Two years ago, writer/director Jim Cummings released his feature film Thunder Road, an oddly charming and funny drama about a police officer (played by the filmmaker) having a breakdown after the one-two punch of his mother dying and his own divorce. As something of a spiritual sequel to that film, in The Wolf of Snow Hollow Cummings returns to the writer/director/actor roles in another story of a member of law enforcement on the verge of mental collapse. This time, there’s probably a werewolf making things just a little more difficult for this poor guy.
Cummings plays Sheriff John Marshall, living in a fairly dead-end, small mountain town in which his aging, sickly father (the late Robert Forster, in his final feature role) also happens to be a sheriff who refuses to acknowledge his frailty. Marshall is dealing with a lot: he’s recently divorced; his department has a few too many folks who took jobs in law enforcement because nothing catastrophic ever happens in this town; his daughter (Chloe East) is beyond rebellious; he’s an alcoholic; and he has anger-management issues. All of this sounds terribly tragic except that Marshall’s rage comes out at the most inappropriate times and always seems really funny because his intensity seems way out of place in most situations.
The only other officer who has a clue how to investigate a crime is Julia Robson (Riki LIndhome), who clearly has a crush on him but he’s oblivious because he’s dealing with a dozen other things, both personally and professionally. That includes what turns into a string of ghastly, vicious murders that may be the work of an animal, though some seem convinced (mostly because of the full moon) that it might be a werewolf. And yes, the film is set in a world where no one in their right mind believes in werewolves, but when you’ve eliminated all other possibilities, the answer must be what’s left. One of the things Marshall gets the most angry about is when anyone mentions werewolves in the context of these killings, in which some body parts are actually missing.
With the stress of his life and the pressure to find whatever is killing these people upon him, Marshall returns to drinking, which only makes him more angry and filled with white male rage (the worst kind of rage, as we all know). Cummings embodies this persona so perfectly, in all its useless perfection. His anger pushes away the very people he needs to rally around him, and in some cases, pick up the slack that his runaway emotions and drinking are creating. And placing him side by side with Forster’s stubborn, overly proud sheriff/father, it’s impossible not to see where Marshall gets his tendency for extreme behavior.

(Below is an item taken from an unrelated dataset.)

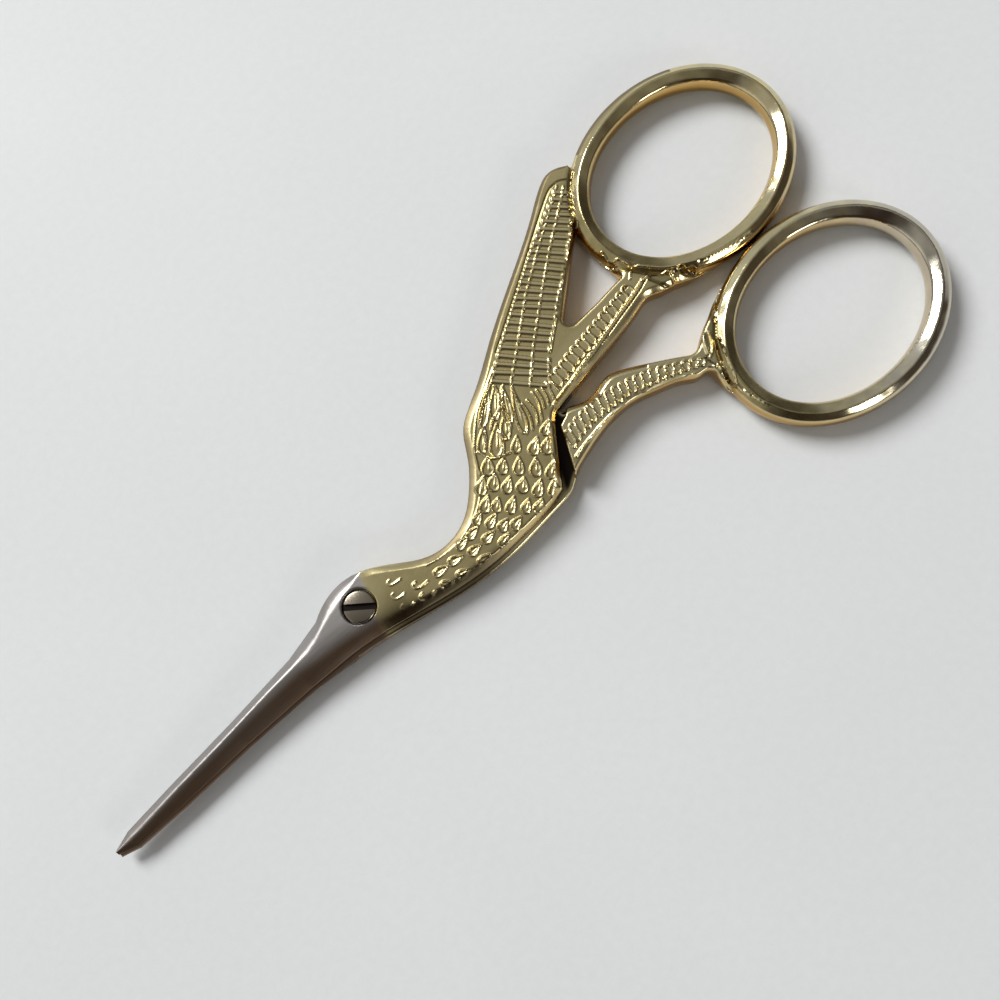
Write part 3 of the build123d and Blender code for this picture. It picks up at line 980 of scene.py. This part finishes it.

The Wolf of Snow Hollow is filled with interesting characters, most of whom get at least a moment or two to show us who they really are and what makes them tick (or avoid ticking), and Cummings doesn’t skimp on the handful of scares he gives us just before and during the attacks. It becomes clear that the unlocking of the mystery behind the killings is almost superfluous, and that Cummings’ true objective is these wonderful mini-character studies that together form the backbone of this otherwise boring little town. Most of these people don’t care about solving a crime; they just want things to go back to quiet and normal.
Some viewers may never quite lock into the film’s odd tone, but the richly drawn portraits of ineptitude and emotional instability are exactly my jam, and seem to capture the feel of the world we’re surrounded by/living in right now. I eagerly await what Cummings brings us next, but at this moment, I feel like I could re-watch this little gem many more times in the next 24 hours.
The film is available via VOD and in select theaters.